## [Dataset extract]
──────────

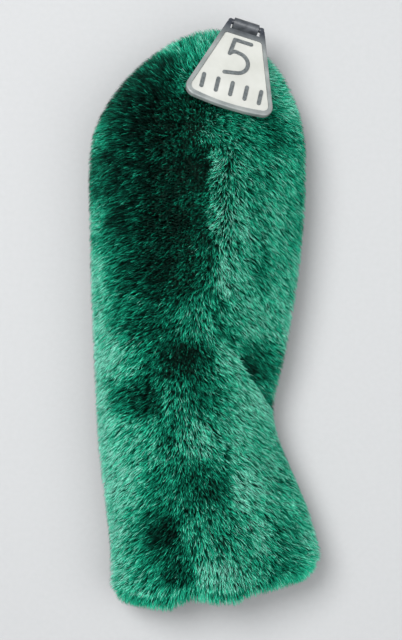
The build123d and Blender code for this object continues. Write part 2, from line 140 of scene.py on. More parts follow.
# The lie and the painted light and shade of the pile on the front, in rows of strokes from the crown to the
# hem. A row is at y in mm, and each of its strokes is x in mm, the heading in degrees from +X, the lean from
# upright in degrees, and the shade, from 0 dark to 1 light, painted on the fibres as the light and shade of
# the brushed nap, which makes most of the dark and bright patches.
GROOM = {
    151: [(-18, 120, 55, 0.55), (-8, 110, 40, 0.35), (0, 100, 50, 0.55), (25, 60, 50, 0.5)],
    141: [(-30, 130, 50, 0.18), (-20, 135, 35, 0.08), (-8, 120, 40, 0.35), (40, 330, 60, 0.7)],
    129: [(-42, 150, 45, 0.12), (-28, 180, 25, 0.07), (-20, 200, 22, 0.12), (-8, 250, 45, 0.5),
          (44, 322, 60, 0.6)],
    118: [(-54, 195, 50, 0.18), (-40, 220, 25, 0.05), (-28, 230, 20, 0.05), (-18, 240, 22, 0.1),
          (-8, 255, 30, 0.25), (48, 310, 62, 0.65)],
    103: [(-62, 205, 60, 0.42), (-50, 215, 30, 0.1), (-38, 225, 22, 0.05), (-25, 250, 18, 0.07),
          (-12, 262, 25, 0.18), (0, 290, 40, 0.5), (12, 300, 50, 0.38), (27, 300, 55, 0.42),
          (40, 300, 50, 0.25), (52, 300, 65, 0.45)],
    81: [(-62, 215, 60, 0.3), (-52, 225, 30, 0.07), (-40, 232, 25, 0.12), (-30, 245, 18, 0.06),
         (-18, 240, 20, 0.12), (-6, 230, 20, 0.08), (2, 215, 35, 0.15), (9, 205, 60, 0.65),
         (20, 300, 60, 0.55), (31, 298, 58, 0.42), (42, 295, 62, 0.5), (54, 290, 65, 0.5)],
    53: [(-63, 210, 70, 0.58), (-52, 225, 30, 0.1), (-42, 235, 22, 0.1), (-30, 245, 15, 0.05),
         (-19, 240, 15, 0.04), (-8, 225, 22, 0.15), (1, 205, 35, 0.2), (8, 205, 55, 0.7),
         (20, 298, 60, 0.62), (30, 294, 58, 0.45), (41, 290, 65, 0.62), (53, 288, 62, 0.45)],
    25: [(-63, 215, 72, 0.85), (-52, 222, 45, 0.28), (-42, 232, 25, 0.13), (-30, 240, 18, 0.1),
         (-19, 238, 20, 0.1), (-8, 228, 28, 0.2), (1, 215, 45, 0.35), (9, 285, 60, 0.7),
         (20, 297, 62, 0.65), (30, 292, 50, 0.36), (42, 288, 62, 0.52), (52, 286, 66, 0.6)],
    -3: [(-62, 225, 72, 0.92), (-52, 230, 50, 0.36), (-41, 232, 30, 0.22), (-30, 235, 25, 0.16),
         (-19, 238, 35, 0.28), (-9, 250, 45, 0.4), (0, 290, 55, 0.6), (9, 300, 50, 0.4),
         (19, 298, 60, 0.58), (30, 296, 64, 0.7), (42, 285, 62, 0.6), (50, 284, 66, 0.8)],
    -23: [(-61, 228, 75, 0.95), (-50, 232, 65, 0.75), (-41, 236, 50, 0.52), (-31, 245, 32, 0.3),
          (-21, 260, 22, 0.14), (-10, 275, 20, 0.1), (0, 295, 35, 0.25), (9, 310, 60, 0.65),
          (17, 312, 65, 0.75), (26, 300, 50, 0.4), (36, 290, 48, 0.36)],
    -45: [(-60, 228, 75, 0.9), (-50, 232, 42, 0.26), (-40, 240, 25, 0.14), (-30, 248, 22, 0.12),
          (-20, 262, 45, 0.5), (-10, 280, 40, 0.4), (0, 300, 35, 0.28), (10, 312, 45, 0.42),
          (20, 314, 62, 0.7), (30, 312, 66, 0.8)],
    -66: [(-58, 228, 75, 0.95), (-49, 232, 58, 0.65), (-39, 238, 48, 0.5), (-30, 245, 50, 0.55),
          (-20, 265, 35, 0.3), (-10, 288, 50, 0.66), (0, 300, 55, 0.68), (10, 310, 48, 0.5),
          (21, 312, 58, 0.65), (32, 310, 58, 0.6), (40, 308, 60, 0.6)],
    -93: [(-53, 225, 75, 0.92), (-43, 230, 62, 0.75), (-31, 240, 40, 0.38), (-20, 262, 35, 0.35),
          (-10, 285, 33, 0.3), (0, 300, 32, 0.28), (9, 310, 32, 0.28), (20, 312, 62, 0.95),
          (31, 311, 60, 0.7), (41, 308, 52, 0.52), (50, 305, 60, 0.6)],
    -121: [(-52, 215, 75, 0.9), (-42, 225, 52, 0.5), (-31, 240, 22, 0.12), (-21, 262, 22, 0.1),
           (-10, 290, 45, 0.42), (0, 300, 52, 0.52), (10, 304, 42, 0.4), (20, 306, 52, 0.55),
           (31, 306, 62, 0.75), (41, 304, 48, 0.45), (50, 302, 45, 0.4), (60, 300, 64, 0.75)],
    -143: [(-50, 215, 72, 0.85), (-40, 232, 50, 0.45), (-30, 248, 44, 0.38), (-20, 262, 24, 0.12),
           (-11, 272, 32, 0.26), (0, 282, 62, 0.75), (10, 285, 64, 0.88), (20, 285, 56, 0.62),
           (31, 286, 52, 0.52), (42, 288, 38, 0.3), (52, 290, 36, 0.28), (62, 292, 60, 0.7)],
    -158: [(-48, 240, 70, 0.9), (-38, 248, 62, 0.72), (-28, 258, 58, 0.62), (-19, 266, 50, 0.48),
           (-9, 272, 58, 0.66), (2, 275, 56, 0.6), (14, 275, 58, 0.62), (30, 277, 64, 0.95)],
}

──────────

## [Problem to solve]
Produce an exact copy of the whole listing.

## [Result]
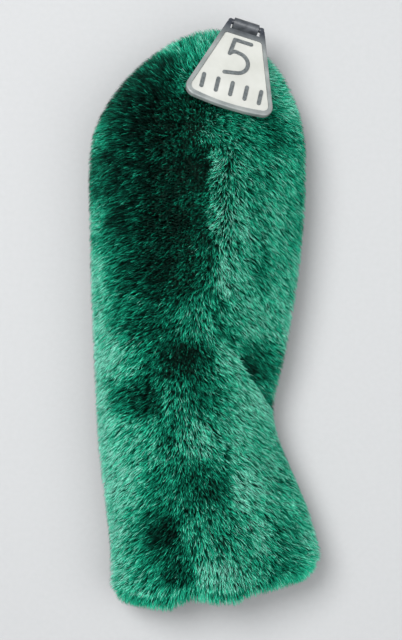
The build123d and Blender code for this object continues. Write part 2, from line 140 of scene.py on. More parts follow.
# The lie and the painted light and shade of the pile on the front, in rows of strokes from the crown to the
# hem. A row is at y in mm, and each of its strokes is x in mm, the heading in degrees from +X, the lean from
# upright in degrees, and the shade, from 0 dark to 1 light, painted on the fibres as the light and shade of
# the brushed nap, which makes most of the dark and bright patches.
GROOM = {
    151: [(-18, 120, 55, 0.55), (-8, 110, 40, 0.35), (0, 100, 50, 0.55), (25, 60, 50, 0.5)],
    141: [(-30, 130, 50, 0.18), (-20, 135, 35, 0.08), (-8, 120, 40, 0.35), (40, 330, 60, 0.7)],
    129: [(-42, 150, 45, 0.12), (-28, 180, 25, 0.07), (-20, 200, 22, 0.12), (-8, 250, 45, 0.5),
          (44, 322, 60, 0.6)],
    118: [(-54, 195, 50, 0.18), (-40, 220, 25, 0.05), (-28, 230, 20, 0.05), (-18, 240, 22, 0.1),
          (-8, 255, 30, 0.25), (48, 310, 62, 0.65)],
    103: [(-62, 205, 60, 0.42), (-50, 215, 30, 0.1), (-38, 225, 22, 0.05), (-25, 250, 18, 0.07),
          (-12, 262, 25, 0.18), (0, 290, 40, 0.5), (12, 300, 50, 0.38), (27, 300, 55, 0.42),
          (40, 300, 50, 0.25), (52, 300, 65, 0.45)],
    81: [(-62, 215, 60, 0.3), (-52, 225, 30, 0.07), (-40, 232, 25, 0.12), (-30, 245, 18, 0.06),
         (-18, 240, 20, 0.12), (-6, 230, 20, 0.08), (2, 215, 35, 0.15), (9, 205, 60, 0.65),
         (20, 300, 60, 0.55), (31, 298, 58, 0.42), (42, 295, 62, 0.5), (54, 290, 65, 0.5)],
    53: [(-63, 210, 70, 0.58), (-52, 225, 30, 0.1), (-42, 235, 22, 0.1), (-30, 245, 15, 0.05),
         (-19, 240, 15, 0.04), (-8, 225, 22, 0.15), (1, 205, 35, 0.2), (8, 205, 55, 0.7),
         (20, 298, 60, 0.62), (30, 294, 58, 0.45), (41, 290, 65, 0.62), (53, 288, 62, 0.45)],
    25: [(-63, 215, 72, 0.85), (-52, 222, 45, 0.28), (-42, 232, 25, 0.13), (-30, 240, 18, 0.1),
         (-19, 238, 20, 0.1), (-8, 228, 28, 0.2), (1, 215, 45, 0.35), (9, 285, 60, 0.7),
         (20, 297, 62, 0.65), (30, 292, 50, 0.36), (42, 288, 62, 0.52), (52, 286, 66, 0.6)],
    -3: [(-62, 225, 72, 0.92), (-52, 230, 50, 0.36), (-41, 232, 30, 0.22), (-30, 235, 25, 0.16),
         (-19, 238, 35, 0.28), (-9, 250, 45, 0.4), (0, 290, 55, 0.6), (9, 300, 50, 0.4),
         (19, 298, 60, 0.58), (30, 296, 64, 0.7), (42, 285, 62, 0.6), (50, 284, 66, 0.8)],
    -23: [(-61, 228, 75, 0.95), (-50, 232, 65, 0.75), (-41, 236, 50, 0.52), (-31, 245, 32, 0.3),
          (-21, 260, 22, 0.14), (-10, 275, 20, 0.1), (0, 295, 35, 0.25), (9, 310, 60, 0.65),
          (17, 312, 65, 0.75), (26, 300, 50, 0.4), (36, 290, 48, 0.36)],
    -45: [(-60, 228, 75, 0.9), (-50, 232, 42, 0.26), (-40, 240, 25, 0.14), (-30, 248, 22, 0.12),
          (-20, 262, 45, 0.5), (-10, 280, 40, 0.4), (0, 300, 35, 0.28), (10, 312, 45, 0.42),
          (20, 314, 62, 0.7), (30, 312, 66, 0.8)],
    -66: [(-58, 228, 75, 0.95), (-49, 232, 58, 0.65), (-39, 238, 48, 0.5), (-30, 245, 50, 0.55),
          (-20, 265, 35, 0.3), (-10, 288, 50, 0.66), (0, 300, 55, 0.68), (10, 310, 48, 0.5),
          (21, 312, 58, 0.65), (32, 310, 58, 0.6), (40, 308, 60, 0.6)],
    -93: [(-53, 225, 75, 0.92), (-43, 230, 62, 0.75), (-31, 240, 40, 0.38), (-20, 262, 35, 0.35),
          (-10, 285, 33, 0.3), (0, 300, 32, 0.28), (9, 310, 32, 0.28), (20, 312, 62, 0.95),
          (31, 311, 60, 0.7), (41, 308, 52, 0.52), (50, 305, 60, 0.6)],
    -121: [(-52, 215, 75, 0.9), (-42, 225, 52, 0.5), (-31, 240, 22, 0.12), (-21, 262, 22, 0.1),
           (-10, 290, 45, 0.42), (0, 300, 52, 0.52), (10, 304, 42, 0.4), (20, 306, 52, 0.55),
           (31, 306, 62, 0.75), (41, 304, 48, 0.45), (50, 302, 45, 0.4), (60, 300, 64, 0.75)],
    -143: [(-50, 215, 72, 0.85), (-40, 232, 50, 0.45), (-30, 248, 44, 0.38), (-20, 262, 24, 0.12),
           (-11, 272, 32, 0.26), (0, 282, 62, 0.75), (10, 285, 64, 0.88), (20, 285, 56, 0.62),
           (31, 286, 52, 0.52), (42, 288, 38, 0.3), (52, 290, 36, 0.28), (62, 292, 60, 0.7)],
    -158: [(-48, 240, 70, 0.9), (-38, 248, 62, 0.72), (-28, 258, 58, 0.62), (-19, 266, 50, 0.48),
           (-9, 272, 58, 0.66), (2, 275, 56, 0.6), (14, 275, 58, 0.62), (30, 277, 64, 0.95)],
}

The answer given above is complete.